Боюсь, у меня начинается раздвоение личности. Иногда кажется, что я живу в зазеркалье, где белое стало черным, а черное — нет, не белым, это было бы слишком просто — а чем-то до смешного нелепым: десятью тухлыми рыбинами, например, или запахом левкоя. Учтите при этом, что Аррабус некогда был процветающей, промышленно развитой страной, ничем особенным не выделявшейся. Неужели то, что здесь произошло — неизбежная последовательность событий? А события развивались с пугающей, железной логикой. Жизнь коротка: зачем тратить лишнюю секунду на неблагодарный труд? Технология облегчает человеческую жизнь, в этом ее предназначение. Следовательно, технология должна быть развита и усовершенствована до такой степени, чтобы она заменяла человеческий труд везде, где это возможно. Пусть машины вкалывают! Цель человеческой жизни — удовольствия и развлечения, богатство впечатлений, радость бытия! Превосходно, замечательно! Только машины не могут во всем заменить человека. Машины неспособны себя обслуживать, машины неспособны планировать, проектировать, думать. Таким образом, даже аррабинам приходится тухтеть — тринадцать часов в неделю, о ужас! Кроме того, машины имеют наглость ломаться. Приходится нанимать подрядчиков из поселений Блеля и Фрока и с хуторов, рассеянных по Потусторонним лесам. Подрядчики, естественно, не работают даром. Говорят, они поглощают практически весь валовой продукт Аррабуса. Задача аррабинов значительно упростилась бы, если бы они позволяли людям с полезными наклонностями учиться и становиться техниками и механиками, но эгалисты заявляют, что специализация — первый шаг к элитарному строю. Разумеется, так оно и есть. Никому не приходит в голову, однако, что иностранные подрядчики, эксплуатирующие Аррабус и наживающие состояния — элита чистой воды (хотя использование наемными работниками возможностей, открывающихся в связи с упрямством и глупостью нанимателей, трудно назвать «эксплуатацией»).
Я употребил выражение «никому не приходит в голову», но тут же подумал, что это не совсем так.
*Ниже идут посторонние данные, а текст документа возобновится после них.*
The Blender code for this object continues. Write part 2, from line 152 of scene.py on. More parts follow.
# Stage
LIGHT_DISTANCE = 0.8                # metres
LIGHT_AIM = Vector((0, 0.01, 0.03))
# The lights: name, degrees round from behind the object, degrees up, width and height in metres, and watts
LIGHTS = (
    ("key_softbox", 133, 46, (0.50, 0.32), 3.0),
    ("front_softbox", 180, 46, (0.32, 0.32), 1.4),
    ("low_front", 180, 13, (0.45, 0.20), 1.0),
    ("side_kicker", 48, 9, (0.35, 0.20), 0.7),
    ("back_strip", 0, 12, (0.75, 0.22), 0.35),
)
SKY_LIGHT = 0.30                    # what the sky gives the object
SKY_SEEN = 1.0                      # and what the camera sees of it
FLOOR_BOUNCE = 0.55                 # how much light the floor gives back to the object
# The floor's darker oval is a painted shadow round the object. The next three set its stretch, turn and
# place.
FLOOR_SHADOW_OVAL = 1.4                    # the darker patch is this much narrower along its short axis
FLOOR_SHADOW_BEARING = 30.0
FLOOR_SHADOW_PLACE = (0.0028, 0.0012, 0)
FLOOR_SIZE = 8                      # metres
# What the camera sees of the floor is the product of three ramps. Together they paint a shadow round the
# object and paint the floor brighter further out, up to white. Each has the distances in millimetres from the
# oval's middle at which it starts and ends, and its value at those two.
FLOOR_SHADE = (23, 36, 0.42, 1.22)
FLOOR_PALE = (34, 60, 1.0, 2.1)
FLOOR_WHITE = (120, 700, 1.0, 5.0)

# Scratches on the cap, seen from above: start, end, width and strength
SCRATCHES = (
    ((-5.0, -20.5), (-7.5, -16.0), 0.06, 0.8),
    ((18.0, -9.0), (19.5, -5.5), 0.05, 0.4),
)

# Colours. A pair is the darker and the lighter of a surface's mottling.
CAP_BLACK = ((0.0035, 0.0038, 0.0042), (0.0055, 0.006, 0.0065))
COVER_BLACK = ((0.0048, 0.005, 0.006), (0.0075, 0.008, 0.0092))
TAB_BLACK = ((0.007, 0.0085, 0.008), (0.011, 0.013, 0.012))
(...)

Вчера вечером передавали обращение Шептунов к населению — я сделал несколько зарисовок с экрана, одну посылаю вам. Шептунами становятся случайно. На каждом этаже каждого общежития один человек, по жребию, назначается дружинником. Из двадцати трех дружинников общежития один, тоже по жребию, становится управдомом. Из числа управдомов квартала — разумеется, по жребию — выбирается депутат. Каждый из четырех городов метрополиса — Унцибал, Пропунция, Уонисс и Серсе представлен советом депутатов. Один из членов городского совета депутатов — по жребию, как иначе! — входит в четверку Шептунов. Ожидается, что Шептуны, как истинные представители эгалистического общества, равные среди равных, должны выполнять свои обязанности, в чем бы они не заключались, не требуя особых знаков внимания и ничем не выделяясь. Этим и объясняется традиционное наименование аррабинского «подлинно представительного» высшего органа управления — «Шептуны» (впервые появившееся, как мне говорили, в связи с каким-то непочтительным политическим анекдотом).